In another part of the exhibition, Zelkha shows photos of the synagogue sent him by Lebanese artists. In them too the place is abandoned and surrounded by weeds and the like. The photos were also shown in 2016 at Tel Aviv’s Braverman Gallery.

Zlekha often addresses the subject of “Jewish Arab memory.” In recent years he has received prizes including the Culture Ministry’s young artist prize and the Zoom prize for young Israeli artists. In the current exhibition he demonstrates the complex tension between the way an enemy Arab country is seen through Israeli eyes and the way the people who were born there remember it.

Zlekha says that technically the simulation was done “in cooperation with the artist and model creator David Chaki. At first he used pictures I had collected to create a proposal for a 3D model, and then we made changes in the model based on Isaac Balaila’s memories and those of other people I interviewed.

“As I said, we didn’t take measurements in the field. This is a model based on memory and created from a subjective point of view. We recorded the process of David creating the model, and I used the recordings for the main video work.”

Regarding the gaps between the photos of the synagogue that can be seen online – showing a magnificent and beautiful place – and the complex and somewhat melancholy picture elsewhere, Zlekha says this was deliberate.

Hila Ido

“I let myself take a zoom-out from the specific narratives and choose my own path,” he says. “I wasn’t born there, nor was I a soldier there during that war. I simply heard one story and wanted to hear more, so I decided to process the stories into something new. It’s an experienced-based artistic installation that’s displayed as an exhibition.”

So is there anything he sought access to but couldn’t get?

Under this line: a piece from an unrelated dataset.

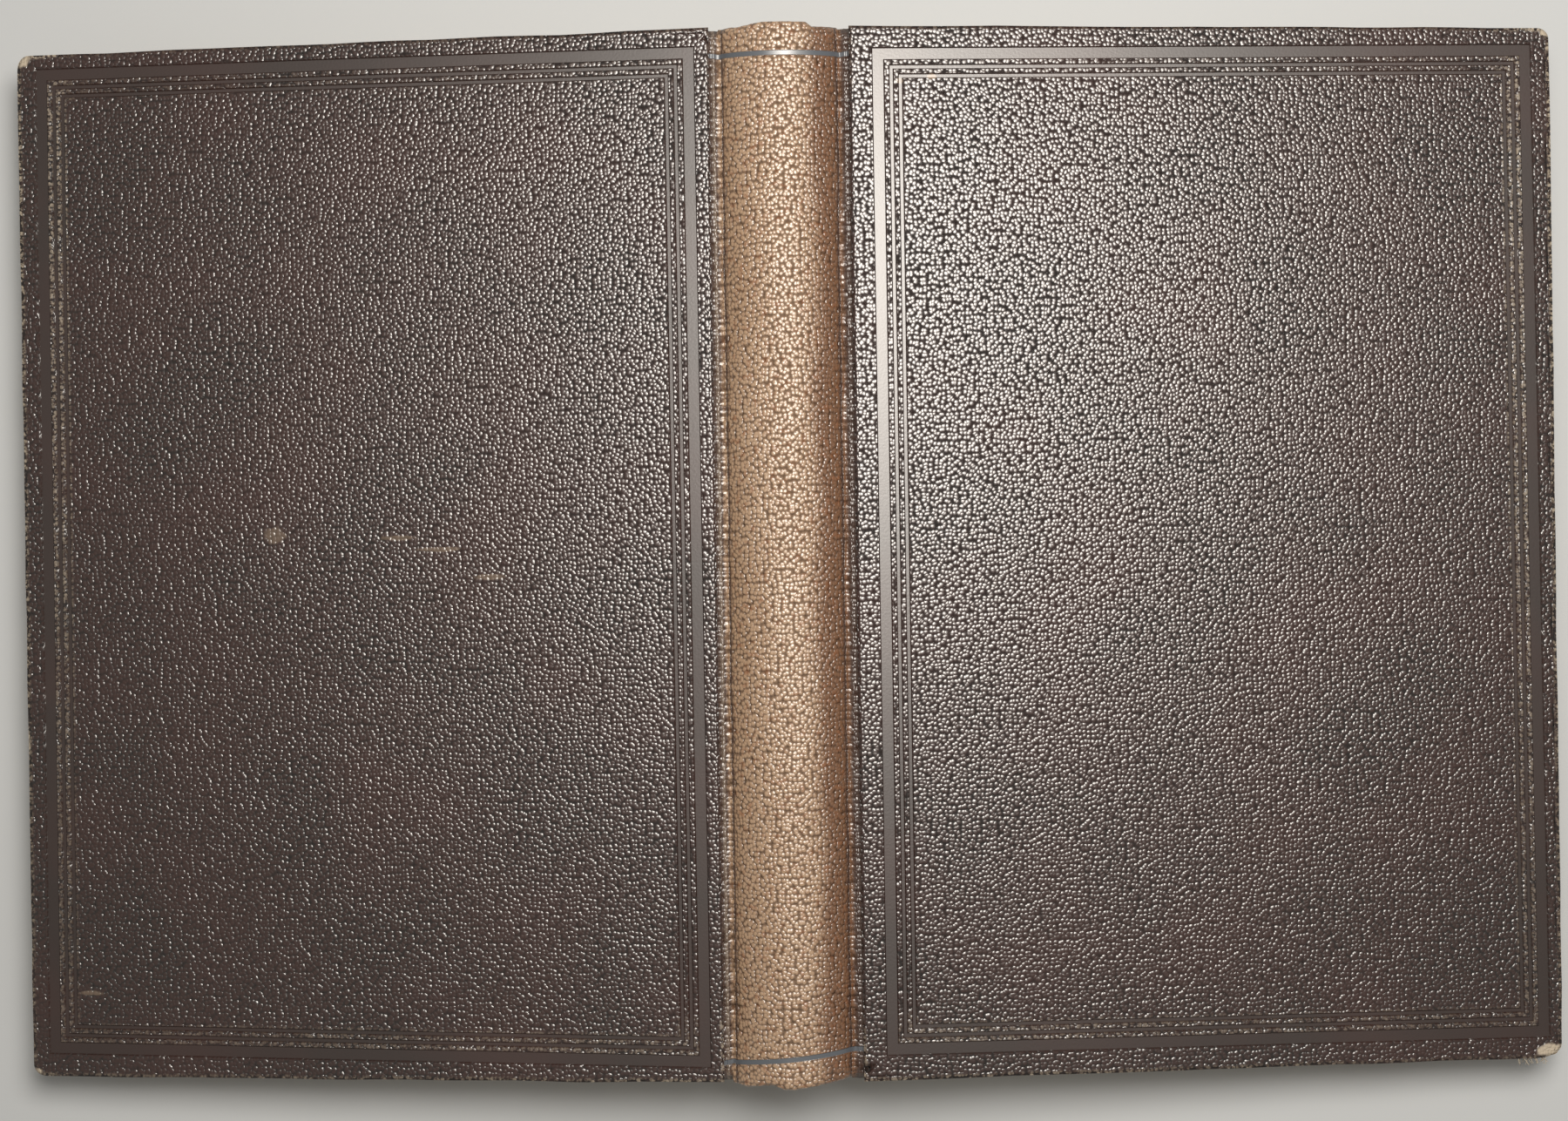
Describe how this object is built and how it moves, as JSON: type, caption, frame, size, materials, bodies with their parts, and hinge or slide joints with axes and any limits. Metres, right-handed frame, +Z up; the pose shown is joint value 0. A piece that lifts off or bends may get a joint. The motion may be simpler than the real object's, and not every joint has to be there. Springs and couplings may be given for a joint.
{
  "type": "antique cloth-covered book",
  "caption": "Old case-bound book lying open face down: grained cloth covers that lift at their joints, a hollow-back spine and sewn leaves.",
  "frame": {"origin": "under the middle of the open book, on the surface that its pages lie on", "axes": "+X across to the fore-edge of the front cover, +Y up the spine to the head, +Z up out of the covers"},
  "size_m": [0.285, 0.1908, 0.0287],
  "materials": {
    "cover_cloth": "pebble-grained starched book cloth, dark brown, worn at the corners",
    "faded_cloth": "the same cloth faded to tan along the spine",
    "board_card": "dense strawboard",
    "grey_card": "thin grey card",
    "page_paper": "aged book paper",
    "endpaper": "aged plain endpaper",
    "lining_paper": "brown paper, glued",
    "mull": "open cotton scrim, glued",
    "band_silk": "woven band, faded",
    "hemp_cord": "twisted hemp"
  },
  "bodies": {
    "book_block": {"pages": "page_paper", "sewing_cord_head": "hemp_cord", "sewing_cord_middle": "hemp_cord", "sewing_cord_tail": "hemp_cord", "spine_mull": "mull", "spine_lining": "lining_paper", "head_band": "band_silk", "tail_band": "band_silk", "spine_stiffener": "grey_card", "spine_cloth": "faded_cloth", "front_flyleaf": "endpaper", "back_flyleaf": "endpaper"},
    "front_cover": {"front_board": "board_card", "front_cover_cloth": "cover_cloth", "front_pastedown": "endpaper", "front_mull_flange": "mull"},
    "back_cover": {"back_board": "board_card", "back_cover_cloth": "cover_cloth", "back_pastedown": "endpaper", "back_mull_flange": "mull"}
  },
  "joints": [
    {"name": "front_joint", "type": "hinge", "parent": "book_block", "child": "front_cover", "pos_m": [0.0114, 0, 0.02395], "axis": [0, -1, 0], "range_deg": [0, 95]},
    {"name": "back_joint", "type": "hinge", "parent": "book_block", "child": "back_cover", "pos_m": [-0.0114, 0, 0.02395], "axis": [0, 1, 0], "range_deg": [0, 95]}
  ]
}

“I wasn’t able to get up-to-date pictures of the synagogue after the renovation, or make direct contact with someone in charge of it. Every conversation with someone who had visited the building created a sense of something blocked; that they didn’t quite remember or didn’t want me to see the full picture. At some point I realized that that’s part of it, a story of pursuit of an object that will remain virtual for me.”